Whoa. I just took a look and realized that my last 4 blogs were gripes about work. The only gripe I have this time about it (because there probably won't be many blogs without any gripes about work from here on in) is that it kept me from posting this post on Monday when I first tried to write it.
August 21, 2006 - Monday
It's amazing how much we rely on being connected. Last night (Sunday), the power went out and regardless of the fact that we had been preoccupied with other activities prior to the loss of light, Brodder and I could only sit and wait for power to return to the electronics that we'd ignored until then. And then today at work, the internet connection isn't working and so I'm reduced to pen and paper blogging at my desk since my computer duties are basically null and void until reconnected, and since my phone lines are being tied-up, holding for the tech-guys at Bell.
Others in the office are also wandering around, having little to do without the internet either. We actually sort of look like rescued zombies, having been returned to our true human state, stepping dazed and blinking, away from our monitors and into the light. I kinda like it--it amuses me.

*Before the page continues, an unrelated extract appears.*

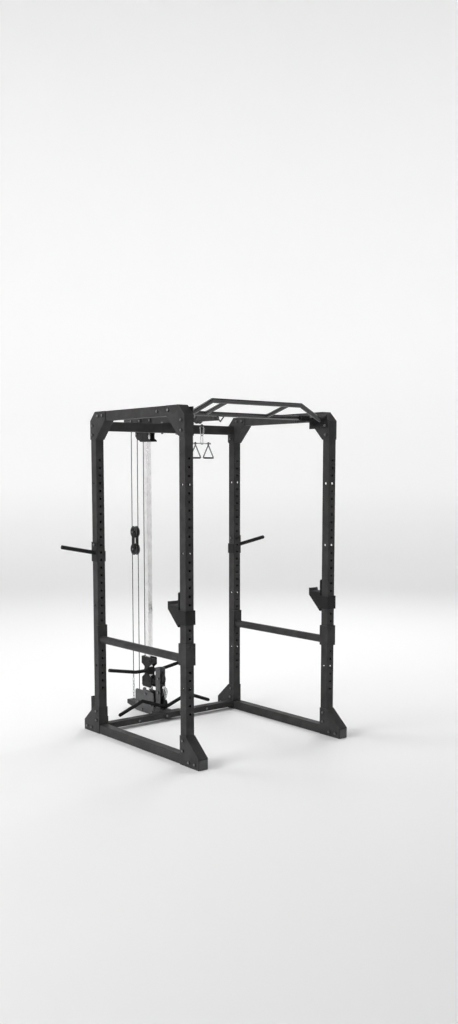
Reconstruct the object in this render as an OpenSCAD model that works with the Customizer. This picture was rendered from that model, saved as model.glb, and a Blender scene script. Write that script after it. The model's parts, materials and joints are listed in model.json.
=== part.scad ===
// Power cage with a plate-loaded high and low pulley tower.
// Millimetres, +Z up. The origin is on the floor, under the middle of the whole object.
// +X is the right-hand side seen from the front, +Y runs to the pulley tower at the back.

/* [Cage frame] */
// Distance between upright centres, side to side
cage_w = 1150; // [1000:10:1300]
// Distance between upright centres, front to back
cage_d = 970; // [900:10:1100]
// Overall height of the frame
cage_h = 2117; // [2067:50:2267]
// Side of the square frame tube
tube = 60; // [58:1:64]
// Wall of the frame tube
wall = 3; // [2:0.5:4]
// Length of the two base beams
base_len = 1280; // [1250:10:1400]
// Thickness of the bent steel brackets
plate = 4; // [3:0.5:5]

/* [Upright holes] */
// Diameter of the adjustment holes
hole_d = 16; // [14:0.5:18]
// Distance from one adjustment hole to the next
hole_pitch = 50; // [50:1:50]
// Adjustment holes in each upright, front to back
hole_count = 31; // [20:1:31]
// Height of the top hole above the floor
hole_top = 1808; // [1808:1:1820]

/* [Bar supports] */
// Hole, counted from the top, that each bar hook's peg sits in
hook_hole = 18; // [4:1:18]
// Hole, counted from the top, that each safety bar's pegs sit in
safety_hole = 22; // [22:1:26]
// Outside diameter of the safety pipes
safety_d = 50; // [40:1:54]

/* [Pull-up bar] */
// Diameter of the grips
grip_d = 30; // [26:1:34]
// Height of the raised front grip's axis
grip_top_z = 2150; // [2130:1:2160]
// Distance of each cross grip from the middle
rung_x = 247; // [180:1:300]

/* [Pulley tower] */
// Distance from the cage centre back to the guide post
post_y = 750; // [740:1:760]
// Side of the square guide post
post_w = 38; // [34:1:40]
// Outside radius of the pulleys
pulley_r = 43; // [43:1:44]
// Radius of the cable
cable_r = 3; // [2:0.5:3]
// Height of the floating pulley block's middle
block_z = 1239; // [1000:1:1500]
// Diameter of the plate-loading arms
arm_d = 25; // [24:0.5:26]

/* [Hidden] */
$fn = 48;
half_tube = tube / 2;
ux = cage_w / 2;
uy = cage_d / 2;
beam_low = cage_h - tube;
corner_r = 4;
cap_t = 3;
fit = 0.6;
lat_front = -30;
lat_rear = 1012;
// Shift that puts the origin under the middle of the object
cage_y = (base_len / 2 - lat_rear) / 2;

bolt_r = 5;
bolt_clear = 5.3;
side_bolt_y = [546, 603];
foot_bolt_z = [88, 149];
corner_bolt_z = [cage_h - 148, cage_h - 89];
top_bolt_z = cage_h - 28;
front_bolt_y = -357;
rear_bolt_y = [364, 420];
bar_bolt_y = -241;
cross_bolt_x = [-290, -60, 60, 290];
horn_bolt_z = hole_top - 11 * hole_pitch;

lat_low = beam_low + 5;
lat_w = 50;
lat_wall = 4;
axle_z = lat_low + 28;
groove_r = 38;
front_wheel_y = 157;
rear_wheel_y = 919;
drop_wheel_y = 843;
drop_wheel_z = 2000;
block_half = 62;
block_y = 920;
base_wheel_z = 70;
base_bolt_z = 20;
base_rear_y = 843;
base_front_y = 684;
row_y = 608;
row_low_z = 173;
row_high_z = 272;
high_drop_y = front_wheel_y - groove_r;
high_end_z = 2060;
carriage_cable_y = drop_wheel_y - groove_r;
lug_top = 412;
anchor_y = block_y + groove_r;
anchor_z = 225;

roller_r = 20;
roller_gap = 0.15;
roller_y = post_w / 2 + roller_r + roller_gap;
roller_z = [385, 236];
cheek_in = post_w / 2 + 2;
cheek_t = 5;

safety_axis_z = 633;
safety_low = 599;
safety_high = 729;
safety_z = hole_top - safety_hole * hole_pitch;
hook_z = hole_top - hook_hole * hole_pitch;
collar_out = half_tube + fit + 5.4;
collar_in = half_tube + fit;

yoke_z = 1918;
handle_x = 53;
handle_drop = 94;
row_bar_y = 552;
row_bar_r = 12.5;
row_bar_z = 75;

FRAME = [0.20, 0.20, 0.21];
BRACKET = [0.07, 0.07, 0.07];
ZINC = [0.30, 0.30, 0.31];
STEEL = [0.80, 0.80, 0.81];
PLASTIC = [0.05, 0.05, 0.05];

// ---------- helpers ----------

// Everything is drawn about the cage centre and moved once
module at_cage() translate([0, cage_y, 0]) children();

module mirror_if(left) {
    if (left) mirror([1, 0, 0]) children();
    else children();
}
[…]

Speaking of amusing, while the lights were out Brodder nor I could find the flashlights. We found something to suffice, but what we we used instead only goes to show you how nerdy we are. Booklights. That's right, LED booklights that we had been given for Christmas earlier on in the year. At least when we thought of them, Brodder still had to take the plastic wrap off of his--mine was already open and broken-in. And we couldn't just hold them like you would any other light source--no. No, we had to make sure we could be as efficient as possible in our newly darkened surroundings, meaning we went the hands-free route with them.
We are so related.
Anyway, speaking further of amusement, after our tournament and dinner en masse this past Saturday, 8 of us Tigers--upon the random recommendation of the waiter's friend's friend--we went to go watch The Descent. The movie itself wasn't all that amusing--I don't think I've ever been so stressed out while just watching a movie before--but the events to unfold throughout the movie were.

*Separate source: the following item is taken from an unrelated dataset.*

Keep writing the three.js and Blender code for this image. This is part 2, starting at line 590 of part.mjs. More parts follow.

First off, we turned out to be that giggly, rowdy bunch that everyone glares at, arriving late as the commercials were running; our big, shadowy, hulking mass intruding on everyone's field of vision for longer than the customary few seconds.

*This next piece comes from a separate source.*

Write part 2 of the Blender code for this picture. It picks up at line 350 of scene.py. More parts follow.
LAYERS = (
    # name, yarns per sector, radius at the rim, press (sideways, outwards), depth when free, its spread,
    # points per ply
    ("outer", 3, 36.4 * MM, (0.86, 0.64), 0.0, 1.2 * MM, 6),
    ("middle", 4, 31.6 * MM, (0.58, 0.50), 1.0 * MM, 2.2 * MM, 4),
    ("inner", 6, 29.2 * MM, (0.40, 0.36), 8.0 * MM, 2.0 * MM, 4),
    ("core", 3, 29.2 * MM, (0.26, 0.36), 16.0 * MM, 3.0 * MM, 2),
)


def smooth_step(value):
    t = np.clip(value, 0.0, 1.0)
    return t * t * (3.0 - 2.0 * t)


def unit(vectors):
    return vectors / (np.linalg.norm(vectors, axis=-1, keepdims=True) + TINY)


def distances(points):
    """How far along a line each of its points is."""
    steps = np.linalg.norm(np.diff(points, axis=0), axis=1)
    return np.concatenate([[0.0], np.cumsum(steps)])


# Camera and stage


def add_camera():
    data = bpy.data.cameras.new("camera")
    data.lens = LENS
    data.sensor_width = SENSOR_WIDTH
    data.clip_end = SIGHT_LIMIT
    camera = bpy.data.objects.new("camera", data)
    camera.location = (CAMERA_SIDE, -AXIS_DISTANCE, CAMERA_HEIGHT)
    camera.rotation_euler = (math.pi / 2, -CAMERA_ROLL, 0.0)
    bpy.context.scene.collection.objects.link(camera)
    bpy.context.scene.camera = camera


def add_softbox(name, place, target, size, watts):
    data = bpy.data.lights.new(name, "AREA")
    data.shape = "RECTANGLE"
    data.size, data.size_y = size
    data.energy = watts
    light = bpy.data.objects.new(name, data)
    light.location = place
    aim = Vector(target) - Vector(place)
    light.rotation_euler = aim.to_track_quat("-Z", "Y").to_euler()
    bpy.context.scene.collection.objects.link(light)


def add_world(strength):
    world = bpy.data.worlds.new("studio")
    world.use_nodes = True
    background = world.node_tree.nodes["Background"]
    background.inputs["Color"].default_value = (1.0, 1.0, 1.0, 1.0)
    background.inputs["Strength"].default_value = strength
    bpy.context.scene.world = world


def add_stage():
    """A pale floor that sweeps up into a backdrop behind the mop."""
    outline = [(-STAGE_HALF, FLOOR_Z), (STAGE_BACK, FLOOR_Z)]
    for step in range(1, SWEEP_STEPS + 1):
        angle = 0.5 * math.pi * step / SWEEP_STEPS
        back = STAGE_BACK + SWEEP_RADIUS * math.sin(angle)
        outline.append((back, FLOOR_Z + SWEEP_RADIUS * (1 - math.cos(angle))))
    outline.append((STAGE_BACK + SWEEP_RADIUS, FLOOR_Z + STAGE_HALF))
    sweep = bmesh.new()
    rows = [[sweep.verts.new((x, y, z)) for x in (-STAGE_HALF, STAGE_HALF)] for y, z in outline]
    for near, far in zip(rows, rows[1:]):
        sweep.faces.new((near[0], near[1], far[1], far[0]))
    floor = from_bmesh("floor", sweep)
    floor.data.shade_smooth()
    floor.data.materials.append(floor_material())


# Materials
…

Next, it turns out that my teammates' volume on the court is transferable to quiet, confined spaces like the theatre too. The first startling scene to pop up set the two next to me screaming. Of course they were the only ones in the theatre to do so. But, since the bunch of us were all together, with each shriek came a slew of stifled giggles. If one girl wasn't sared, the other one would be and both would end up vocalizing her fear, despite all efforts not to. It was a hilariously vicious cycle.
Now, The Descent was the kind of movie that didn't have a strong plotline, but loved to scare the bejeebus out of you via surprising spectres and grotesque gore. Therefore, all of the girls in the group were all stressed out--myself included--in anticipation of the next big "boo!" During the suspenseful parts, I'd be hugging my knees to my chest as my heart pounded and my muscles would grow sore from being so tense for so long. Anyway, it was during one of these stressing moments that the funny-bone tickling event of the night took place.
As before, it was a terribly suspenseful scene--possibly the most drawn-out one of the whole movie. There was only one character, alone on the screen while the rest of the scene was filled with looming darkness; the kind that something was sure to spring out from. My heart was pounding, my knuckles were white, my body was losing circulation. All eyes were wide and glued to the screen in silence, waiting...and then it happened.
*Ppppppffffffttttt*
Someone farted.
I could NOT stop laughing. My face and stomach hurt SO much from trying to silence my sobbing laughter.
Of course it turned out to be one of our group that had passed the gas--but at least when he did it, you could hear his determined attempt to have held that fart in. It was simply a struggle that he didn't win--and from the sounds of it, it had been quite the struggle.